Have you shared the forum with your wife or is it better something for just you? Either way, stay close to here for a few weeks. All the data shows that success rates are higher with support whether you are cold turkey or using NRT.
Honestly, I still romance the smoke at least once a day. But I don’t want to be a smoker again. It just was not that good in so many ways.
I like breathing better and smelling better and not having the struggle.
I am in the Pacific Northwest, Portland, Oregon. I’m just a night owl. I did grow up in the Midwest though. Have you been here to the US? I’m told the PNW climate is much like England.
I've not been to the US yet Lori. But I do hope your weather is better than ours, as it rains way too often here. That does really make is appreciate the good days though, and we go all out and celebrate big time for easy and every sunny day and that makes living here worthwhile. That plus the abundance of culture. You been to Europe ever?
What's the north west like? Sounds pretty cool up there to me, and I've certainly heard a lot about some of the big cities around you.
My wife has been solid. But she only ever smoked a small proportion of what I did. She is coping well and doesn't need this forum. It's not her style anyways, as she prefers talking and watching stuff to reading and writing like I do. But you are right, we have helped each other by displaying (often fake) strength when the other person has had a moment of weakness.
I just had a fairly intense craving again, and I tried to take note of the sensation. The urges can take different forms, but the one I had just now is similar to the waves I experienced in the first 10 days: it built to a crescendo fairly quickly and the more attention I gave it, the worse it felt. And if I listened carefully, my heart was racing (with desire? panic? hope? desperation?)... I was also struggling for breath; it was almost as if there wasn't enough oxygen in my surroundings to allow me to take my fill in any satisfactory way, and this could only be rectified by breathing in the sweet smoke of a deliciously burning cigarette.
Definitely psychological, smoke is not sweet.
“You make it good or bad - hard or easy, its all in your mind”
Mmhmm. That about sums it up.
Well, Shak, you know that saying “fake it til you make it”? There is truth to that. Sound like you’ve each found your individual way of coping and still are able to support each other. Have you seen some posts from others on here who live with a smoker? Wow. I don’t envy that at all. My partner smoked as a teen then wisely stopped. He is tremendously supportive and encouraging, as is my daughter. I never smoked in the house or car so those weren’t triggers for me. I did avoid my back deck for the first couple of weeks. Hell would have to freeze over for me to give up my morning coffee, so I just had it in different spot. With the early light now and warmer mornings I have been back on my back deck with coffee with no problem. I did reach into pocket the first 3 days I started going back out there in the morning even though I hadn’t smoked for over a month! Speaking of programmed. I think that is another think for me to dislike about it actually. I definitely feel I’ve regained some independence with quitting and am not as automatic in functions. Nice.

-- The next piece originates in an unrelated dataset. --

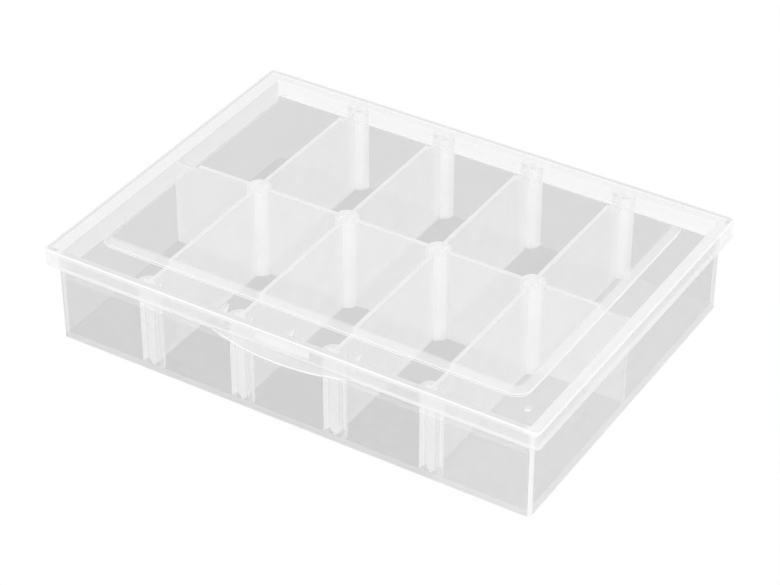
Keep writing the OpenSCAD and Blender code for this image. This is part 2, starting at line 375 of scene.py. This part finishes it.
def tray_face(c, n):
    mid_wall = abs(c.y) < MID_HALF + PAD
    if (c.z < NEAR and n.z < -ALONG) or (c.z < FLOOR_T + NEAR and n.z > ALONG):
        return FLOOR
    if n.z > ALONG and abs(c.z - RIM_TOP) < HAIR:
        return RIM
    if near_post(c):
        return post_face(c, n)
    if mid_wall and abs(c.x) < IN_X - BESIDE and (n.z > ALONG or abs(n.x) > ALONG):
        return EDGE
    if (abs(c.y) > OUT_Y + CLEAR and c.z > RIM_UNDER - HAIR) or abs(c.x) > OUT_X + HAIR:
        return RIM
    if c.z > GUSSET_FOOT and -IN_Y < c.y < GUSSET_REACH - IN_Y:
        return FIN
    if c.y > OUT_Y + CLEAR:
        return EDGE
    if c.y < -OUT_Y - CLEAR:
        return RIB
    if mid_wall and abs(n.y) > ALONG:
        return FACE
    # Outer corner rounds, but not the rear-left one, get CORNER's painted highlight.
    if c.x > OUT_X - ROUND / 2 and n.x > LEAN and abs(n.y) > LEAN:
        return CORNER
    if c.x < ROUND / 2 - OUT_X and n.x < -LEAN and n.y < -LEAN:
        return CORNER
    # The left and rear walls take the films with painted shadow.
    if c.x < ROUND - IN_X and n.x > HALFWAY:
        return FAR_SIDE
    if c.y > IN_Y - ROUND and n.y < -HALFWAY:
        return FAR_WALL
    if (c.x < ROUND - OUT_X and n.x < -LEAN) or (c.y > OUT_Y - ROUND and n.y > LEAN):
        return FAR_BACK
    return WALL


def tray_edge(c, n):
    if near_post(c):
        return HUB if n.z > UPWARD else COLUMN if at_front(c) else POST
    if c.y < -OUT_Y - PAD and c.z < RIM_UNDER - BESIDE:
        return RIB
    if c.z > RIM_UNDER - 0.4 and abs(c.y) > ROUND:
        return RIM
    return EDGE


def divider_face(c, n):
    if near_post(c) and not at_front(c):
        return HUB
    if abs(n.x) > HALFWAY:
        return FACE
    if n.z > ALONG:
        return EDGE
    return COLUMN if at_front(c) else POST


def divider_edge(c, n):
    return HUB if near_post(c) else EDGE


def lid_face(c, n):
    front, rear, level = -LID_D / 2, LID_D / 2, abs(n.z)
    if abs(c.x) < SNAP_HALF and SNAP_Y[0] < c.y < SNAP_Y[1] and c.z < SNAP_TOP:
        return SNAP
    if c.z < SKIRT_Z + HAIR and n.z < -HALFWAY and front < c.y < rear - NEAR:
        return EDGE
    if c.y > rear - EAR_T and c.z < EAR_TOP and abs(c.x) > EAR_X:
        return POST
    if c.y < front - HAIR / 2:
        return TAB
    under_tab = abs(c.x) < TAB_HALF and c.y < front + TAB_T and c.z < SKIRT_Z + TAB_H
    if under_tab and LEAN < level < TAB_LEVEL:
        return TAB
    if c.z > PLATE_Z + CLEAR and LEAN < level < SLOPE_LEVEL:
        return FAR_SLOPE if n.x < -LEAN or n.y > LEAN else SLOPE
    if level < HALFWAY:
        return SKIRT
    if c.z < BOX_H + HAIR:
        return MARGIN if n.z > 0 else UNDER
    return LID


# Rounds at the plate's edge and the panel's foot take EDGE's painted highlight on the front and
# right, and plainer films on the left and rear.
def faces_away(n):
    """Whether a round's normal leans to the left or the rear, the camera's far sides"""
    return n.x < -TILT or n.y > TILT


def lid_edge(c, n):
    if c.z > BOX_H + PAD:
        return FAR_SLOPE if faces_away(n) else SLOPE
    if c.z > BOX_H - BESIDE and (c.x < BESIDE - LID_W / 2 or c.y > LID_D / 2 - BESIDE):
        return MARGIN
    return EDGE


def foot_edge(c, n):
    return FAR_SLOPE if faces_away(n) else EDGE


def edge_painted_highlight(c, n):
    return EDGE


# The rules below take an edge's middle m in mm, and whether the edge is convex.
def tray_round(m, convex):
    return convex and m.z > BESIDE and not near_post(m)


def divider_round(m, convex):
    return convex and not near_post(m)


def on_panel(m):
    return abs(m.x) < PANEL_W / 2 + BESIDE and abs(m.y) < PANEL_D / 2 + BESIDE


def panel_top(m, convex):
    return m.z > BOX_H + NEAR


def panel_foot(m, convex):
    return abs(m.z - BOX_H) < HAIR and on_panel(m)


def plate_rim(m, convex):
    return m.z > BOX_H - HAIR and not on_panel(m)


def skirt_foot(m, convex):
    return convex and m.z < SKIRT_Z + HAIR and m.y < LID_D / 2 - ROUND


def any_convex(m, convex):
    return convex


soften("tray", [WALL, FAR_WALL, FAR_SIDE, FAR_BACK, FLOOR, FACE, POST, COLUMN, SLOT, HUB, RIM,
                RIB, CORNER, FIN, EDGE], tray_face, [(0.3, 2, tray_round, tray_edge)])
soften("lid", [LID, SLOPE, FAR_SLOPE, MARGIN, UNDER, SKIRT, TAB, POST, SNAP, EDGE], lid_face, [
    (0.9, 3, panel_top, lid_edge),
    (0.4, 2, panel_foot, foot_edge),
    (0.6, 3, plate_rim, lid_edge),
    (0.5, 2, skirt_foot, edge_painted_highlight),
    (0.25, 2, any_convex, lid_edge)])
for row in ("front", "rear"):
    for i in range(1, 5):
        soften("divider_%s_%d" % (row, i), [FACE, POST, COLUMN, HUB, EDGE], divider_face,
               [(0.35, 2, divider_round, divider_edge)])

# ---------------------------------------------------------------- floor
FLOOR_HALF, FLOOR_DROP = 4, 0.0004
GLOW_SHARE, GLOW, MATT = 0.85, 1.02, 0.98
floor_mesh = bpy.data.meshes.new("floor_shape")
floor_mesh.from_pydata([(x * FLOOR_HALF, y * FLOOR_HALF, 0)
                        for x, y in ((-1, -1), (1, -1), (1, 1), (-1, 1))], [], [(0, 1, 2, 3)])
floor = bpy.data.objects.new("floor", floor_mesh)
floor.location.z = -FLOOR_DROP
scene.collection.objects.link(floor)
white, n = new_material("floor_white")
path = n.add("LightPath")
seen = n.math("MAXIMUM", path.outputs["Is Camera Ray"], n.math(
    "MAXIMUM", path.outputs["Is Glossy Ray"], path.outputs["Is Transmission Ray"]))
matt = n.add("BsdfDiffuse", {"Color": grey(MATT)})
glow = n.add("Emission", {"Color": grey(1), "Strength": GLOW})
n.add("OutputMaterial", {"Surface": n.mix(n.math("MULTIPLY", seen, GLOW_SHARE),
                                          matt.outputs[0], glow.outputs[0])})
# The glow only whitens what is seen, so it isn't sampled as a lamp
white.cycles.emission_sampling = "NONE"
floor.data.materials.append(white)

# ---------------------------------------------------------------- light
# The sky is white to the camera and in reflections, and SKY strong as a light
SKY, SUN = 0.76, 0.22
SUN_HEIGHT, SUN_SIZE = math.radians(25), math.radians(25)
world = bpy.data.worlds.new("studio")
scene.world = world
world.use_nodes = True
n = Nodes(world.node_tree)
sky = world.node_tree.nodes["Background"]
path = n.add("LightPath")
seen = n.math("MAXIMUM", path.outputs["Is Camera Ray"], path.outputs["Is Glossy Ray"])
n.feed(sky.inputs["Color"], grey(1))
n.feed(sky.inputs["Strength"], n.math("MULTIPLY_ADD", seen, 1 - SKY, SKY))
for name, turn in (("softbox_front", -8), ("softbox_right", 80)):
    turn = math.radians(turn)
    away = Vector((math.sin(turn), -math.cos(turn), math.tan(SUN_HEIGHT)))
    sun = bpy.data.objects.new(name, bpy.data.lights.new(name, "SUN"))
    sun.data.energy = SUN * math.pi
    sun.data.angle = SUN_SIZE
    sun.rotation_euler = away.to_track_quat("Z", "Y").to_euler()
    scene.collection.objects.link(sun)

# ---------------------------------------------------------------- camera
AZIMUTH, ELEVATION = math.radians(31.66), math.radians(35.63)
DISTANCE, FOCAL_PX, FRAME_W, SENSOR = 1.256, 2579, 780, 36
AIM_Z, AIM_LEFT, AIM_DOWN = 20 * MM, 1.1 * MM, 2.5 * MM
back = Vector((math.sin(AZIMUTH) * math.cos(ELEVATION), -math.cos(AZIMUTH) * math.cos(ELEVATION),
               math.sin(ELEVATION)))
right = Vector((math.cos(AZIMUTH), math.sin(AZIMUTH), 0))
up = back.cross(right)
target = Vector((0, 0, AIM_Z)) - AIM_LEFT * right - AIM_DOWN * up
camera = bpy.data.objects.new("camera", bpy.data.cameras.new("camera"))
camera.data.sensor_width = SENSOR
camera.data.lens = FOCAL_PX / FRAME_W * SENSOR
camera.data.clip_start, camera.data.clip_end = 0.05, 20
camera.location = target + DISTANCE * back
camera.rotation_euler = back.to_track_quat("Z", "Y").to_euler()
scene.collection.objects.link(camera)
scene.camera = camera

That sounds familiar. You articulate it clearly. It does sound a tad similar to a mild panic attack and that makes sense too. The addict part of the psyche is pretty manipulative, and not always on a completely conscious level of awareness. “What on earth! How am I supposed to do this without a smoke?!”
The first couple of weeks my cravings were so mental. I actually wrote on here wondering if that was normal. Then after a while, I started o get that physical part you described! It took my breath away. It was rather awful. I found if I stilled myself, and slowed my breath and cleared my mind I could almost see this separate part in there that was akin to a spoiled teenager. My wiser self wasn’t caving or listening so that part had a little tantrum. Now I can separate it pretty easily and actually watch it. I know this sounds a bit like a horror movie (some parts of my life are close!) but it is true. We all have a variety of facets to our psyches and I believe it is possible to get to know many of them as individual pieces which allows the core wise self to have recognition and manage them.
You did well! Sounds like you rode the wave and were able to piece it out after.
I also have read on here from many folks about the emotional side of this. Many have spoken about how they have come to realize their smoking masked their emotions for a long time. That makes sense to me too.
Coming to terms with it as an addiction has allowed me to really see the force of it and I am often humbled by that addictive force. Not in the sense of giving in to the craves, but humbled by the sheer force of the addiction itself. Definitely not to be underestimated.
If that happens again, just take a mental step back and watch it play out while doing some deep breathing. It will pass.